Depuis le début, les Clionautes n’ont jamais fermé la porte à l’idée d’une réforme du baccalauréat. Nous pouvions éventuellement ne pas être d’accord sur la forme finale prise par tel ou tel exercice ou élément du programme mais nous gardions en tête que l’histoire du baccalauréat depuis sa transformation en diplôme d’État en 1808 est jalonnée de ruptures.

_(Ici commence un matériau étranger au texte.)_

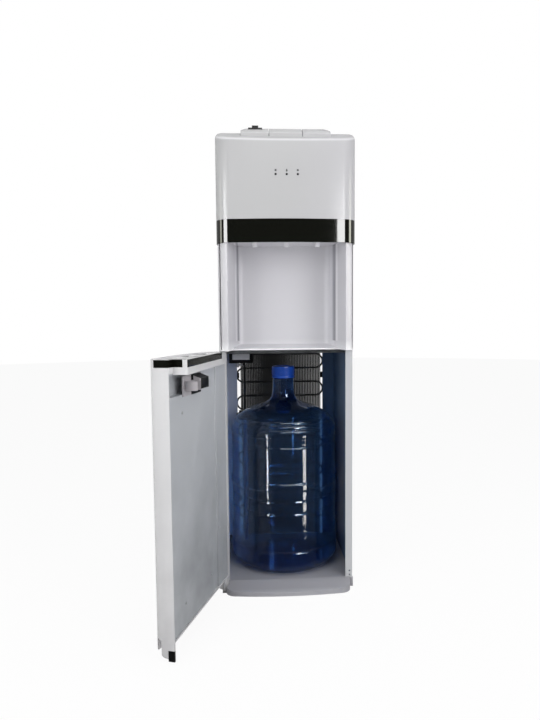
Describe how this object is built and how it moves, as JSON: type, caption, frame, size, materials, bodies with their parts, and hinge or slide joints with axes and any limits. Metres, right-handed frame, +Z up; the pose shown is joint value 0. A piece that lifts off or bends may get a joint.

Vigilants quant aux conditions de la transition entre l’ancien et le nouveau système, nous avons toujours profité de nos audiences au ministère pour prévenir les difficultés que les épreuves de contrôle continu ne manqueraient pas de poser : insertion des épreuves dans le calendrier scolaire, cadrage de la correction, rémunération des copies, préservation de l’égalité de traitement entre les candidats, indépendance de la correction face aux pressions locales, harmonisation des résultats au sein de l’établissement et des bassins académiques, articulation avec les bacs blancs pour l’année 2019-2020, problème du cumul de la correction avec les charges habituelles de cours, numérisation des copies, etc. Si nos remarques ont toujours été accueillies avec respect, nous aurions préféré qu’elles soient entendues. Une grande partie des difficultés observées aujourd’hui avait déjà été dûment signalée.

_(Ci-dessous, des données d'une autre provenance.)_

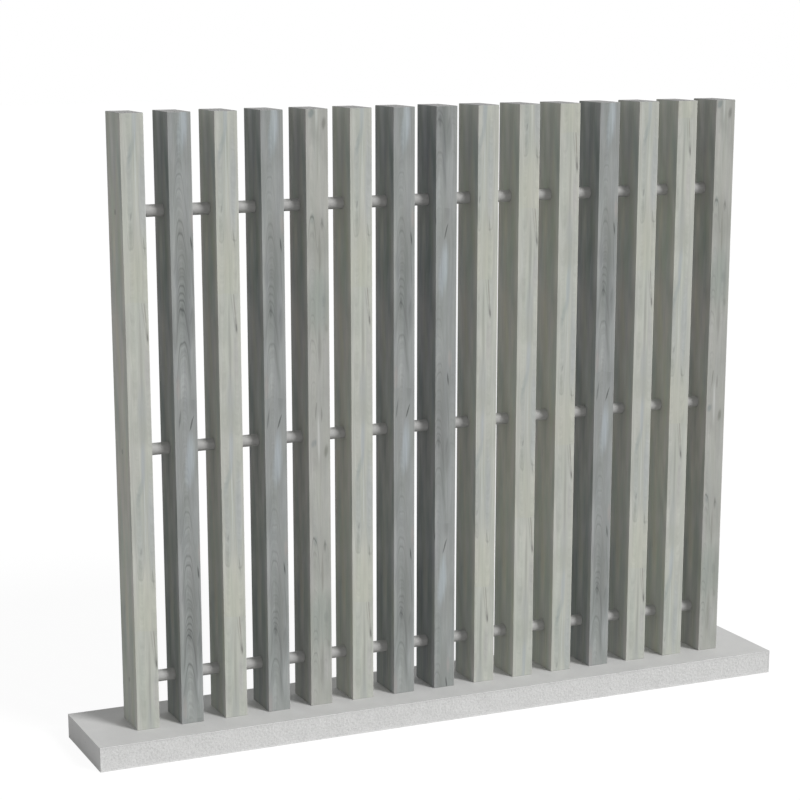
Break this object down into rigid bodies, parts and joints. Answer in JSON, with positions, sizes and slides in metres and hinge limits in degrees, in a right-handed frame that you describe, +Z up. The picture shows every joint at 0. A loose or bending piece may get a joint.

Reconnaissons toutefois que la situation est devenue tellement ubuesque que nous n’avions même pas envisagé le caractère inouï de certaines situations. Le dernier exemple en date concerne la numérisation des copies. Les scanners achetés on imagine à grands frais ne permettent pas de reproduire les couleurs claires. Mais comment une telle aberration est-elle possible ? Comment du matériel professionnel pourrait-il faire moins bien qu’un bon vieux scanner domestique correctement paramétré ? Plus concrètement, les établissements qui ont choisi l’épreuve de cartographie pour cette session doivent-ils changer les sujets ? Sur le fond, disons-le, nous ne comprenons pas pourquoi tout doit être absolument numérisé pour la correction alors que tout se fait au sein d’une même équipe. Par nos nombreux adhérents dans les lycées français de l’étranger, nous savons bien qu’il y a des établissements qui devront procéder à des échanges de copies mais ce n’est quand même pas une configuration si fréquente. Puisque la finalité reste l’archivage, pourquoi ne pas numériser après la correction papier ?

Et ce n’est qu’un exemple parmi d’autres. Nous n’avons pas encore parlé du bourbier goudronneux de la Banque nationale de sujets dont l’ouverture annoncée pour octobre, repoussée à novembre, n’a été effective… qu’une semaine avant les vacances de Noël. Nous n’avons pas parlé du flou constant entourant la rémunération de la correction. Les 50 euros par paquet de 35 copies seraient la norme mais où est le document officiel qui en parle ? Les consignes aux correcteurs, arrivées elles dans nos boîtes mails académiques le 10 janvier dernier, réclament que les « appréciations et commentaires soient les plus détaillés et explicites possibles ». À moins de deux euros la copie, avec un temps d’écran rallongé, sans corrigé national et en cumul avec toutes les charges habituelles de notre travail, il faudrait en prime donner dans l’horlogerie suisse ?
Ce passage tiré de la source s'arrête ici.